Family Violence Act 2018 and Family Violence (Amendments) Act 2018Changes introduced under the Family Violence Act 2018, together with the Family Violence (Amendments) Act 2018, have important implications for the work we do.
Upcoming changes for this guidance
This content will be strengthened so it more completely reflects our commitment to practice framed by te Tiriti o Waitangi, based on a mana-enhancing paradigm for practice, and drawing from Te Ao Māori principles of oranga to support mana tamaiti, whakapapa and whanaungatanga. We each need to consider how we can apply these principles to our practice when reading this guidance. The following resources provide support:
Practice for working effectively with Māori
Our practice shift
Family Violence Act 2018
The purpose of the Family Violence Act is to stop and prevent family violence by:
- recognising that family violence, in all its forms, is unacceptable
- stopping and preventing perpetrators from inflicting family violence
- keeping victims, including tamariki and rangatahi, safe from family violence.

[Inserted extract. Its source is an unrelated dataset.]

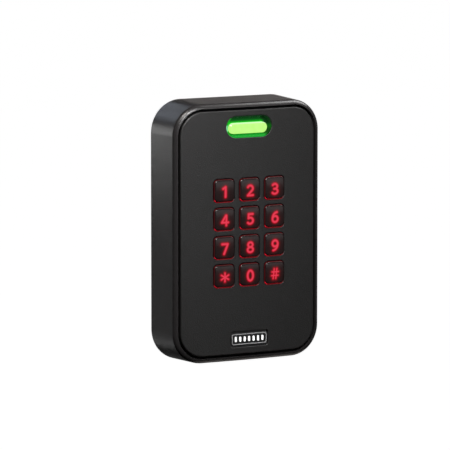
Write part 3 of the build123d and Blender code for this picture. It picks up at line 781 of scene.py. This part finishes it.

Family violence means violence inflicted against another person by any other person with whom that person is, or has been, in a family relationship. This could be their spouse or partner, or family member, or someone they ordinarily share a household with, or have a close personal relationship with. A person is not regarded as sharing a household with another person (for the purposes of being in a family relationship) just because they occupy the same house (for example, flatmates who are not a spouse, partner or family member, or who are not considered to be in a close personal relationship with another person, will not be included).
Meaning of family relationships — sections 12, 13 and 14 of Family Violence Act 2018
Principles of the Family Violence Act
The principles emphasise that family violence in all its forms is unacceptable. Family violence can appear trivial when viewed in isolation, but it may form part of a pattern of behaviour that is cumulatively harmful.
Other key principles provide that:
- family violence often is or includes coercive or controlling behaviour
- tamariki and rangatahi are particularly vulnerable to family violence and are at particular risk of harm to their current and future wellbeing
- victims of family violence should have access to services to help secure their safety from family violence
- perpetrators of family violence should have access to, and in some cases be required to engage with, services to help them stop and prevent their family violence
- arrangements that support the ongoing safety and wellbeing of the victim should wherever practicable be sustained, for example in terms of housing, education, community involvement and employment
- responses to family violence should be culturally appropriate, and responses involving Māori should reflect Māori customary values and practices
- the views of victims of family violence should be considered and respected unless a good reason exists for not doing so, for example where these views may compromise victims’ safety
- family violence agencies are referred to as ‘decision-makers’ and they should collaborate to identify, stop and prevent family violence.
The Family Violence Act refers to a ‘child’, which is defined as ‘a person who is under the age of 18 years’. The Oranga Tamariki Act distinguishes between child (tamariki) and young person (rangatahi) so it is important to be aware of this difference in language when engaging with the Police or the Ministry of Justice about family violence matters.
Information-sharing provisions in the Family Violence Act help family violence agencies and others to share the information they need to keep victims and their tamariki or rangatahi safe, and to prevent future family violence. The Act identifies a list of specified government family violence agencies for which new information-sharing powers and responsibilities apply, including Oranga Tamariki.
The information-sharing provisions from the Oranga Tamariki Act may also apply when sharing information. We need to be clear under what provisions and with whom we are sharing information.
Family violence agency — section 19 of Family Violence Act 2018
Information sharing guidance — Ministry of Justice
Police Safety Orders
Police Safety Orders (PSOs) enable the Police to provide immediate protection to victims or potential victims of family violence.
From 1 July 2019, Police can issue PSOs to rangatahi aged 16 or 17, if the order is justified by special circumstances.
Protection Orders and reporting requirements
Protection Orders can be granted to help protect someone from violence perpetrated by a person they are or have been in a family relationship with. The Family Violence Act empowers the court to add any tamariki of the person needing protection to the order, even if they are not currently living with the person.
In addition, the new provisions enable either a registrar or a judge to direct Oranga Tamariki to provide written advice or a report when they are considering granting a Protection Order when the application was made by or against a tamaiti or rangatahi. These requests will be managed at the national contact centre.
Family Violence (Amendments) Act 2018
The Amendments Act improves responses to family violence in both criminal and civil law. The Amendments Act:
- ensures that the safety of victims, including tamariki and rangatahi, is the priority when courts make decisions on bail
- inserts the new serious offence of strangulation or suffocation into the Crimes Act 1961
- empowers judges considering applications under the Care of Children Act 2004 (CoCA) to make temporary Protection Orders where a CoCA order would not provide enough protection
- empowers judges to impose protective conditions for care arrangements if there has been family violence
- requires judges to consider the existence or breach of a Protection Order when they assess the safety of a tamaiti or rangatahi.